In the recent case of Matter of Brooke S.B. v. Elizabeth A.C.C., 28 N.Y.3d 1, 61 N.E.3d 488, 39 N.Y.S.2d 89 (2016), New York's highest court, the Court of Appeals, held that, where it is shown by clear and convincing evidence that the parties agreed to conceive a child and to raise the child together, the non-biological, non-adoptive partner has standing, as a parent, to maintain a proceeding pursuant to Domestic Relations Law (DRL) Section 70 seeking custody and visitation. In so holding the court, citing the overarching “best interests of the child” standard applicable in custody and visitation cases in New York State, expanded the definition of “parent” under DRL Section 70, and overruled its 25-year-old prior holding in Alison D. v. Virginia M., 77 N.Y.2d 651, 572 N.E.2d 27, 569 N.Y.S.2d 586 (1991). In Alison D., the court, citing the need to preserve the rights of biological parents to custody and control of a child, had held that a biological stranger to a child who is properly in the custody of his biological mother has no standing to seek visitation with the child pursuant to DRL Section 70.
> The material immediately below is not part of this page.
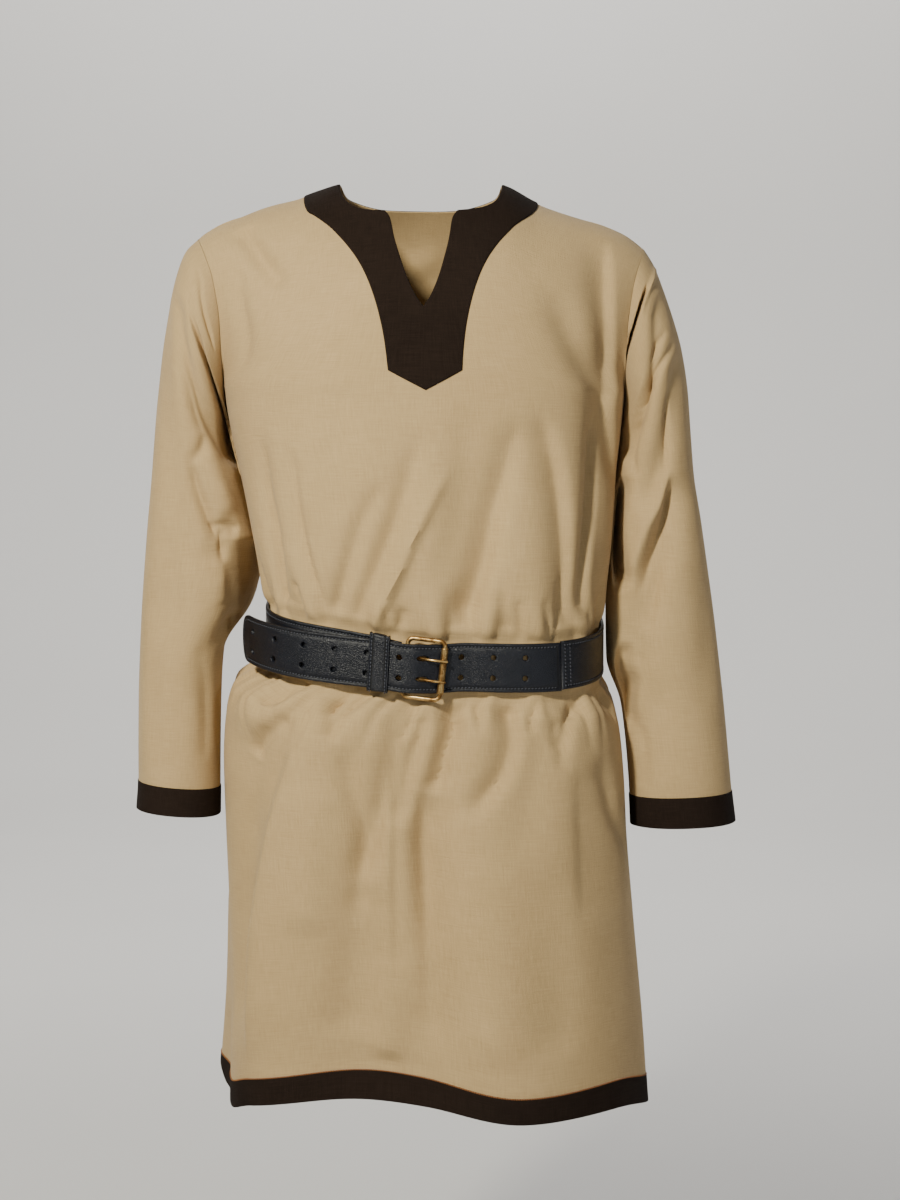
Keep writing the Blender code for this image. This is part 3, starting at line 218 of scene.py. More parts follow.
# Sleeves: outer and inner point of each ring seen from the front, and its front and back limits
SLEEVE_COLUMNS = ("row", "outer_x", "outer_z", "inner_x", "inner_z", "front", "back")
SLEEVES = {
    "sleeve_right": (
        (0, -0.234, -0.055, -0.206, -0.214, -0.054, 0.072),
        (1, -0.247, -0.069, -0.2062, -0.219, -0.062, 0.078),
        (2, -0.258, -0.098, -0.2054, -0.224, -0.066, 0.08),
        (3, -0.2655, -0.13, -0.2046, -0.23, -0.067, 0.081),
        (4, -0.272, -0.166, -0.2036, -0.238, -0.066, 0.081),
        (5, -0.2775, -0.21, -0.202, -0.25, -0.062, 0.078),
        (6, -0.2825, -0.257, -0.1973, -0.272, -0.058, 0.074),
        (7, -0.2865, -0.3, -0.1904, -0.305, -0.054, 0.071),
        (8, -0.2905, -0.345, -0.182, -0.346, -0.052, 0.069),
        (9, -0.294, -0.395, -0.1732, -0.39, -0.051, 0.067),
        (10, -0.2975, -0.445, -0.183, -0.44, -0.05, 0.064),
        (11, -0.3, -0.497, -0.2105, -0.49, -0.05, 0.06),
        (12, -0.3015, -0.543, -0.2135, -0.54, -0.051, 0.056),
        (13, -0.302, -0.598, -0.2145, -0.602, -0.053, 0.052),
        (14, -0.3018, -0.6285, -0.2147, -0.636, -0.054, 0.05),
        (15, -0.3035, -0.659, -0.2152, -0.666, -0.054, 0.05),
    ),
    "sleeve_left": (
        (0, 0.235, -0.068, 0.2145, -0.222, -0.054, 0.072),
        (1, 0.246, -0.085, 0.2143, -0.227, -0.062, 0.078),
        (2, 0.2565, -0.111, 0.214, -0.232, -0.066, 0.08),
        (3, 0.2665, -0.14, 0.2135, -0.238, -0.067, 0.081),
        (4, 0.2755, -0.172, 0.2129, -0.246, -0.066, 0.081),
        (5, 0.2825, -0.213, 0.2119, -0.258, -0.062, 0.078),
        (6, 0.287, -0.26, 0.2097, -0.278, -0.058, 0.074),
        (7, 0.2915, -0.305, 0.2069, -0.308, -0.054, 0.071),
        (8, 0.2985, -0.348, 0.2046, -0.348, -0.052, 0.069),
        (9, 0.3055, -0.398, 0.2007, -0.395, -0.051, 0.067),
        (10, 0.3125, -0.45, 0.1968, -0.445, -0.05, 0.064),
        (11, 0.3185, -0.503, 0.1978, -0.498, -0.05, 0.06),
        (12, 0.3235, -0.55, 0.2135, -0.548, -0.05, 0.056),
        (13, 0.329, -0.609, 0.2208, -0.612, -0.05, 0.052),
        (14, 0.332, -0.641, 0.223, -0.645, -0.05, 0.05),
        (15, 0.3362, -0.674, 0.2245, -0.6775, -0.05, 0.05),
    ),
}
SIDE = {"sleeve_right": -1, "sleeve_left": 1}
SLEEVE_END, CUFF_END = 14, 15
SEAM_ROWS = 3
SLEEVE_CORNER = 2.15
ROW_LENGTH, QUARTER_TURN = 0.045, 0.085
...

Factual and Procedural Background

In Brook S.B. v. Elizabeth A.C.C., the parties were an unmarried same-sex female couple in a committed relationship. At one point, the parties agreed to have a child together. The parties agreed that the respondent would become pregnant through artificial insemination and carry the child. The respondent became pregnant in 2008. During the pregnancy, the petitioner regularly attended prenatal doctor appointments, remained involved in the respondent's care and joined the respondent in the emergency room when she had a complication during pregnancy. The petitioner was present when the child was born and the parties gave the child the petitioner's last name. Further, after the child was born, the parties continued to reside together and raised the child jointly, sharing all major parental responsibilities. The petitioner stayed home with the child for a year while the respondent returned to work.